Monday 16th November – There are so many small birds in the garden now, they must be needing to supplement their natural food. This morning there were 4 chaffinch in the cherry tree and the goldfinches are back for the first time in a while. The robin of course is always there, and the blackbird family is back too – an adult pair and two juvenile males (no yellow beak yet). We are not putting out any food for them at the moment, there are still berries in the garden and it is mild so far.
Tuesday 17th November – After last week’s windy weather all the non-evergreen leaves are finally off the garden trees. They are in sodden carpets but at least now they are all down there is only one more clearing up operation to do. Into town for the dentist this morning and a walk along the Esplanade. The tide is really high and clearly has been over the sea wall, there was sand and shingle everywhere. And too many people just mooching about. So much for lockdown.
Wednesday 18th November – Cold and wet. Trow Hill is shrouded in mist and our view of the sea has disappeared. Every branch and leaf in the garden is hanging with moisture diamonds. It is so dark we have the lights on and the fire lit from mid-day. I take the opportunity to snuggle under a blanket on the sofa and knit gloves for Christmas presents. Productive lounging.

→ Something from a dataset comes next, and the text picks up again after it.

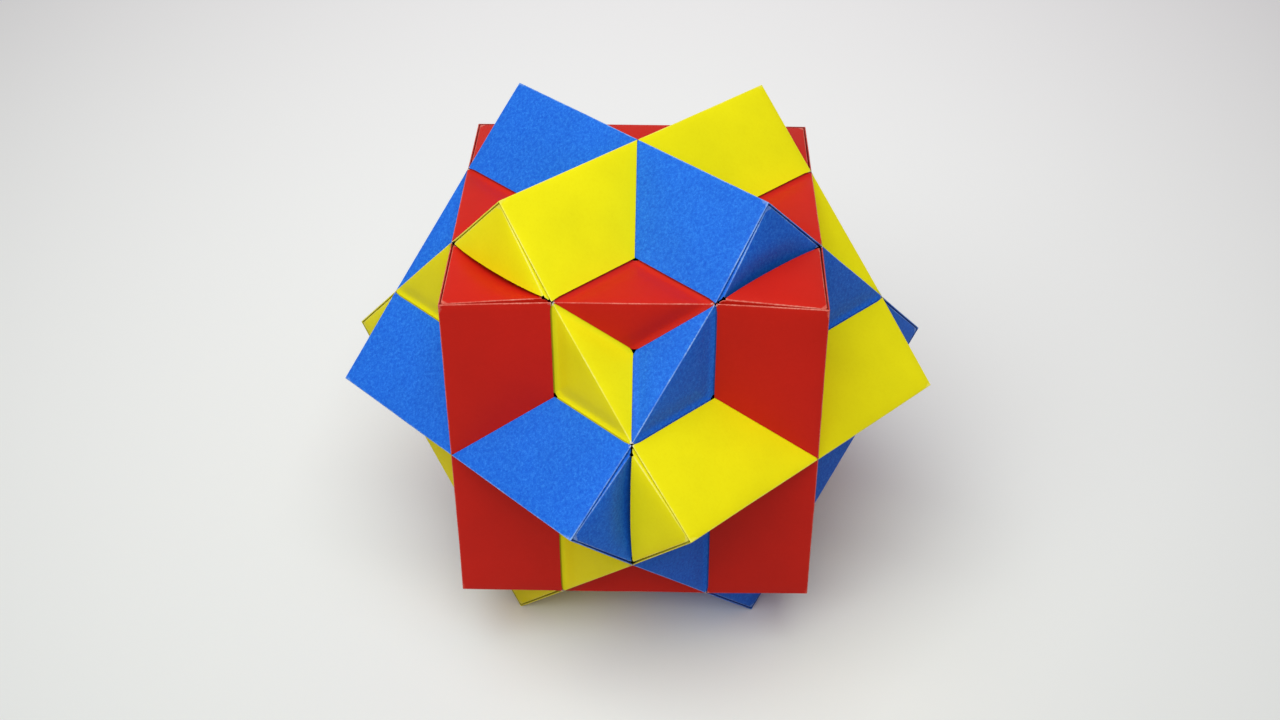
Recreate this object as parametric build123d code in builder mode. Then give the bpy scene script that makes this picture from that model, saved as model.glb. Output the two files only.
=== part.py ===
from build123d import *
from math import sqrt
import os

# Modular origami model of three interpenetrating cubes: 48 folded sheets in three colours.
# Each sheet is drawn once about the centre of the model and turned to its places.

# Driving sizes in millimetres
cube_edge = 70.0  # edge of each of the three cubes
sheet = 0.15  # thickness of one flap: two layers of thin paper
gap = 0.06  # air between flaps that lie on each other
foot_lift = 0.2  # height of a roof's lower edge over the flat panel beside it
recess = 0.1  # tip of the end panel below the hemmed edges round it
rise = 0.7  # how far the end panel leans out from its tip to its foot
slit = 0.25  # how much the slits beside the end panel widen towards their foot
hem = 4.0  # depth of the hems along the gable edges
tuck = 3.2  # depth of the end panel's tuck tab and pleat
roof_tab = 5.0  # depth of the tab under the next roof
flat_tab = 6.0  # depth of the flat panel's tabs
pit_tab = 4.0  # depth of the pit panel's tab
lap = 1.5  # how far one end panel reaches under another
blunt = 0.3  # how much a paper corner falls short at a crossing of edges
valley_end = 0.6  # how much the pit panels fall short where three valleys meet
curl_radius = 1.2  # radius where a flat panel curls up under a roof

# Distances that follow from the cube
half = cube_edge / 2
reach = half * sqrt(2)  # centre of the model to a cube's edge
notch = reach - half  # half the width of a tent at its foot
slope = notch * sqrt(2)  # ridge to foot along a roof
under = sheet + gap  # depth of a tab below the surface that covers it
inner = 2 * under  # depth of the third layer
free_edge = sqrt(2) * (gap + sheet / 2)  # a loose edge stops this short of a valley
pressed = sheet * 0.6  # what a hard crease takes off on each side of a fold
rest_drop = pressed / sqrt(2)  # how much lower than a sharp edge the pressed one is
lean = rise / notch  # slope of the end panel
end_normal = Vector(lean, 0, 1).normalized()

up = Vector(0, 0, 1)
out = Vector(1, 0, 0)


# A flat flap with its outer face through the corners; its edges run square to it or as told
def flap(corners, outward, thickness=sheet, inward=None):
    face = Plane(origin=corners[0], z_dir=outward)
    flat = [face.to_local_coords(corner) for corner in corners]
    with BuildSketch(face) as outline:
        with BuildLine():
            Polyline(*[(point.X, point.Y) for point in flat], close=True)
        make_face()
    extrude(outline.sketch, amount=thickness, dir=inward or -outward)


# A valley fold between two flaps: hollow curve of a given radius in front, mitred behind
def valley(start, end, first, second, radius=0.1):
    middle = (first + second).normalized()
    share = middle.dot(first)
    centre = start + middle * radius / share
    section = Plane(origin=start, z_dir=end - start)
    points = [
        centre - first * radius,
        centre - middle * radius,
        centre - second * radius,
        centre - second * (radius + sheet),
        start - middle * sheet / share,
        centre - first * (radius + sheet),
    ]
    a, b, c, d, e, f = [section.to_local_coords(point) for point in points]
    with BuildSketch(section) as outline:
        with BuildLine():
            ThreePointArc((a.X, a.Y), (b.X, b.Y), (c.X, c.Y))
            Polyline((c.X, c.Y), (d.X, d.Y), (e.X, e.Y), (f.X, f.Y), (a.X, a.Y))
        make_face()
    extrude(outline.sketch, amount=(end - start).length)


# Presses the folds nearest to the points: their sharp backs become narrow flats
def crease(form, points, length=pressed):
    folds = [form.edges().sort_by_distance(point)[0] for point in points]
    chamfer(folds, length)


# A point of a corner sheet: depth below a roof, distance down from the ridge, height along it
def on_roof(side, depth, down, along):
    outward = Vector(1, side, 0).normalized()
    downhill = Vector(-1, side, 0).normalized()
    return Vector(reach, 0, along) + downhill * down - outward * depth


# Depth of the end panel's fold below a roof: the slit widens towards the foot
def leg_depth(down):
    return inner + slit * down / slope


# Height of the end panel's outer face along the ridge, at a distance from the model's centre
def end_height(x):
    return half - recess + lean * (reach - x)


# Point on one leg of the end panel
def on_leg(side, down):
    point = on_roof(side, leg_depth(down), down, 0)
    return point + up * end_height(point.X)


# Point on the lower edge of the flap that hangs from a leg
def below_leg(side, down, height):
    return on_roof(side, leg_depth(down), down, height)


# One of the two roof panels with its hem
def roof(side, low_ridge, low_foot):
    outward = Vector(1, side, 0).normalized()
    foot = slope - sqrt(2) * foot_lift - sheet
    corner = [
        on_roof(side, 0, 0, free_edge),
        on_roof(side, 0, low_ridge, free_edge),
        on_roof(side, 0, foot, low_foot(foot)),
        on_roof(side, 0, foot, half),
        on_roof(side, 0, 0, half),
    ]
    flap([p for p, q in zip(corner, corner[1:] + corner[:1]) if (p - q).length > 0.01], outward)
    # Hem: folded over at the top and laid against the inside
    near = inner
    far = foot - blunt / 2
    hem_flap = [
        on_roof(side, under, near, half),
        on_roof(side, under, far, half),
        on_roof(side, under, far - hem, half - hem),
        on_roof(side, under, near + hem / 4, half - hem),
    ]
    flap(hem_flap, outward)
    turn = [
        on_roof(side, 0, near, half),
        on_roof(side, 0, far, half),
        on_roof(side, 0, far, half - sheet),
        on_roof(side, 0, near, half - sheet),
    ]
    flap(turn, outward, under + sheet)


# A fold that drops from one leg of the end panel
def leg_flap(side, near, far, splay):
    corners = [
        on_leg(side, near) - up * sheet / 2,
        on_leg(side, far) - up * sheet / 2,
        below_leg(side, far, half - sheet),
        below_leg(side, far - splay, half - tuck),
        below_leg(side, near + splay / 2, half - tuck),
    ]
    outward = (corners[1] - corners[0]).cross(up).normalized() * side
    flap(corners, outward)


# The toe of a leg's fold: runs on below the panel's foot and nearly closes the crossing
def toe(side, far):
    end = slope - leg_depth(slope) - blunt
    middle = (far + end) / 2
    outline = [
        below_leg(side, far - hem / 2, half + 1.5 * blunt),
        below_leg(side, middle, on_leg(side, middle).X - blunt),
        below_leg(side, end, half - gap),
        below_leg(side, end - blunt, half - tuck / 2),
        below_leg(side, far - hem / 2, half - tuck / 2),
    ]
    outward = (outline[1] - outline[0]).cross(up).normalized() * side
    flap(outline, outward)


# Sheet over one cube corner: the ridge runs up to the corner, the end panel closes the gable
def corner_sheet(laps_under):
    with BuildPart() as form:
        # Roofs: the left one runs on into a tab, the right one ends free over its neighbour's tab
        tabbed = sqrt(2) * (free_edge + sqrt(2) * under)
        roof(1, tabbed, lambda down: down / sqrt(2) - sqrt(2) * under)
        roof(-1, 0, lambda down: down / sqrt(2) + free_edge)

        # End panel with its tuck tab on the left and its pleat on the right
        foot_x = end_height(half) + gap
        last = (reach - foot_x) * sqrt(2) - inner - slit
        near = inner + under + blunt / 2
        far = last - blunt
        leg_flap(1, near, far, tuck)
        leg_flap(-1, near, far, 0)
        tip = [on_leg(1, near), on_leg(-1, near)]
        legs = [on_leg(-1, far), on_leg(1, far)]
        # The lower corners are cut square to the legs
        square = up.cross(legs[1] - tip[0])
        cut_y = legs[1].Y + square.Y * (foot_x - legs[1].X) / square.X
        foot = [(foot_x, -cut_y)]
        if laps_under:
            back = half - sheet - lap
            step = cut_y - blunt
            foot += [(foot_x, -step), (back, -step + 2 * lap)]
        foot += [(x, -y) for x, y in reversed(foot)]
        low = [Vector(x, y, end_height(x)) for x, y in foot]
        flap([tip[1], legs[0]] + low + [legs[1], tip[0]], end_normal, inward=-up)

        # Foot of the pleat: joins it to the right roof's hem
        pleat_foot = half - tuck + sheet
        inward = Vector(-1, 1, 0).normalized() * sheet
        first = on_roof(-1, under, near + tuck / 4, pleat_foot)
        second = on_roof(-1, under, far - hem, pleat_foot)
        third = below_leg(-1, far - hem, pleat_foot) + inward
        fourth = below_leg(-1, near + tuck / 4, pleat_foot) + inward
        flap([first, second, third, fourth], up)

        # Tab under the next tent's roof
        first_normal = Vector(1, 1, 0).normalized()
        next_normal = Vector(1, 0, 1).normalized()
        along = Vector(-1, 1, 1).normalized()
        away = Vector(1, 2, -1).normalized()
        start = on_roof(1, 0, 0, -sqrt(2) * under)
        root_start = start + along * roof_tab * 0.8
        root_end = start + along * (slope * sqrt(1.5) - 2)
        tip_end = root_end + away * roof_tab - along * roof_tab * 0.6
        tip_start = root_start + away * roof_tab + along * roof_tab
        flap([root_start, root_end, tip_end, tip_start], next_normal)
        valley(root_start, root_end, first_normal, next_normal)

        # Creases
        folds = [Vector(reach, 0, half / 2)]
        for side in (1, -1):
            folds.append(on_roof(side, 0, slope / 2, half))
            folds.append(on_roof(side, under + sheet, slope / 2, half))
            folds.append(on_leg(side, slope / 2))
        crease(form, folds)
        for side in (1, -1):
            toe(side, far)
    return form.part


# Sheet over a stretch of a cube's edge: a flat panel with two tabs and a pit panel with one
def bridge_sheet():
    with BuildPart() as form:
        edge_end = notch - blunt
        apex = slope

        # Flat panel, down to the folds of its two tabs
        leg_x = edge_end + apex - 2 * under
        cut_x = apex + valley_end / 6
        cut_y = cut_x - apex + 2 * under
        flat = [
            Vector(half, edge_end, half),
            Vector(leg_x, edge_end, half),
            Vector(cut_x, cut_y, half),
            Vector(cut_x, -cut_y, half),
            Vector(leg_x, -edge_end, half),
            Vector(half, -edge_end, half),
        ]
        flap(flat, up)

        # Tabs that curl up under the roofs on both sides
        for side in (1, -1):
            roof_normal = Vector(0.5, -0.5 * side, sqrt(0.5))
            along = Vector(1, side, 0).normalized()
            uphill = Vector(-0.5, 0.5 * side, sqrt(0.5))
            root_start = Vector(cut_x, cut_y * side, half)
            root_end = Vector(leg_x, edge_end * side, half)
            tip_start = root_start + uphill * flat_tab + along * flat_tab * 0.6
            tip_end = root_end + uphill * flat_tab - along * flat_tab * 1.1
            flap([root_start, root_end, tip_end, tip_start], roof_normal)
            valley(root_start, root_end, up, roof_normal, curl_radius)

        # Pit panel: one lower edge runs on into a tab, the other ends free
        def tab_line(y):
            return half * sqrt(0.5) + y * sqrt(0.5) - sqrt(2) * under

        def free_line(y):
            return half * sqrt(0.5) - y * sqrt(0.5) + free_edge

        low = half * sqrt(0.5) + valley_end
        tab_y = (low - tab_line(0)) * sqrt(2)
        free_y = -(low - free_line(0)) * sqrt(2)
        pit = [
            Vector(half, edge_end, half),
            Vector(half, edge_end, tab_line(edge_end)),
            Vector(half, tab_y, low),
            Vector(half, free_y, low),
            Vector(half, -edge_end, free_line(-edge_end)),
            Vector(half, -edge_end, half),
        ]
        flap(pit, out)

        # Tab under the next pit panel
        next_normal = Vector(0.5, -0.5, sqrt(0.5))
        along = Vector(0, sqrt(2), 1).normalized()
        away = along.cross(next_normal)
        root_start = Vector(half, tab_y, low)
        length = (edge_end - tab_y) * sqrt(1.5)
        root_end = root_start + along * (length - 1)
        tip_start = root_start + away * pit_tab + along * pit_tab
        tip_end = root_start + away * pit_tab + along * (length - 1.9 * pit_tab)
        flap([root_start, root_end, tip_end, tip_start], next_normal)
        valley(root_start, root_end, out, next_normal)

        # Creases
        crease(form, [Vector(half, 0, half)])
    return form.part


corner_over = corner_sheet(False)
corner_under = corner_sheet(True)
bridge = bridge_sheet()

# The cubes' axes with the model lying on two crossing edges: red upright, the others level
axes = {
    "red": Vector(0, 0, 1),
    "yellow": Vector(1, 1, 0).normalized(),
    "blue": Vector(-1, 1, 0).normalized(),
}
# Where two end panels meet, the one named first here lies on top
order = ["yellow", "red", "blue"]
lift = reach - rest_drop

os.makedirs("parts", exist_ok=True)
for colour, axis in axes.items():
    number = 0
    others = [name for name in axes if name != colour]
    # Corner sheets: each cube corner faces one of the four directions across its axis
    for ridge in (axis, -axis):
        for other in others:
            for facing in (axes[other], -axes[other]):
                number += 1
                master = corner_over if order.index(colour) < order.index(other) else corner_under
                place = Pos(0, 0, lift) * Plane((0, 0, 0), x_dir=facing, z_dir=ridge).location
                with BuildPart() as corner:
                    add(master.moved(place))
                corner.part.label = f"{colour}_corner_{number}"
                export_step(corner.part, f"parts/{corner.part.label}.step")
    # Bridge sheets: each one lies between two neighbouring corners of its cube
    number = 0
    for top in (axis, -axis):
        for first in (axes[others[0]], -axes[others[0]]):
            for second in (axes[others[1]], -axes[others[1]]):
                number += 1
                facing = (first + second).normalized()
                place = Pos(0, 0, lift) * Plane((0, 0, 0), x_dir=facing, z_dir=top).location
                with BuildPart() as span:
                    add(bridge.moved(place))
                span.part.label = f"{colour}_bridge_{number}"
                export_step(span.part, f"parts/{span.part.label}.step")
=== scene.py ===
# %% [markdown]
# # A folded-paper model of crossing cubes
# The object is a modular origami model: three cubes that pass through each other, one of red, one
# of yellow and one of blue paper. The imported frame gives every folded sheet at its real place, with
# dead flat panels. This notebook keeps those places and brings in what paper does in the hand: end
# panels that bow out, roofs that swell a little, creases that turn pale, and a fibrous surface.

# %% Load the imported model
import math

import bmesh
import bpy
from mathutils import Matrix, Vector


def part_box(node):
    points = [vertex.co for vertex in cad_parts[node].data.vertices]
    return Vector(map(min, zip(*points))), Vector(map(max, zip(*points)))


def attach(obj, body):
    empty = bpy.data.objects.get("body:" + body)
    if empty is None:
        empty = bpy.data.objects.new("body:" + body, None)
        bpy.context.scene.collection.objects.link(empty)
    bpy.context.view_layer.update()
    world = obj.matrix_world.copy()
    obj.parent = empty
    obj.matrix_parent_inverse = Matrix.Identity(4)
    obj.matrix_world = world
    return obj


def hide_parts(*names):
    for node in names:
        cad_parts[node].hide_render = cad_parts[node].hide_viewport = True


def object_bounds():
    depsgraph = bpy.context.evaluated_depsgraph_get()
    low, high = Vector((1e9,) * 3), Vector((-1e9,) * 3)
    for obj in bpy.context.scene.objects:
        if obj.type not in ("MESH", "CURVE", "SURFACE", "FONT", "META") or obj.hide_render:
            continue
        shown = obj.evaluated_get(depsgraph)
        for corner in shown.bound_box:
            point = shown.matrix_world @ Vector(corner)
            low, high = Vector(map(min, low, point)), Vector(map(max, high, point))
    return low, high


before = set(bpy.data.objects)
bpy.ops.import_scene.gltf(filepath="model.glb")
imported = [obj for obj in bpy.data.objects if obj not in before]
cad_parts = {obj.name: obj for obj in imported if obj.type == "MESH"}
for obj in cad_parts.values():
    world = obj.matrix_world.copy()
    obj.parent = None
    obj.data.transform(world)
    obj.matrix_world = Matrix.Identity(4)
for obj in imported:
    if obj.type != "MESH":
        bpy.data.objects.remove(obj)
cad_low, cad_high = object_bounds()
MM = 0.001
print("folded sheets in the frame:", len(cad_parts))
print("size in mm:", [round(side / MM, 1) for side in cad_high - cad_low])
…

Thursday 19th November – Blue sky and sunshine are deceiving from indoors. When we go for our walk it’s cold enough for scarf and hats. The sea is pigeon-breast blue with a dazzling stream of dancing silver light along the path of the sun’s reflection. We sit on a bench and drink steaming coffee from a flask. There are dunnocks investigating the piles of fallen leaves in front of us and a late Red Admiral blunders softly against my hair before rising into the trees behind. The sun lights the cliffs in red and gold and white from Sidmouth and Salcombe Regis to Branscombe and Beer. Further on we can see the hazy far sweep of Lyme Bay where it curves out to Portland.
Friday 20th November – Gloomy, cold and wet. It would be lovely to have more than 24 hours of dry weather. Heigh ho, I guess it’s pretty normal for November. A small grey squirrel is fidgeting across the lawn, stop start, stop start, from one side to the other then leaps up into the acer and disappears into the cover of the eleagnus. The wood pigeons and the robin are dodging the raindrops, but both look bedraggled, doing their best to shelter in the bare trees.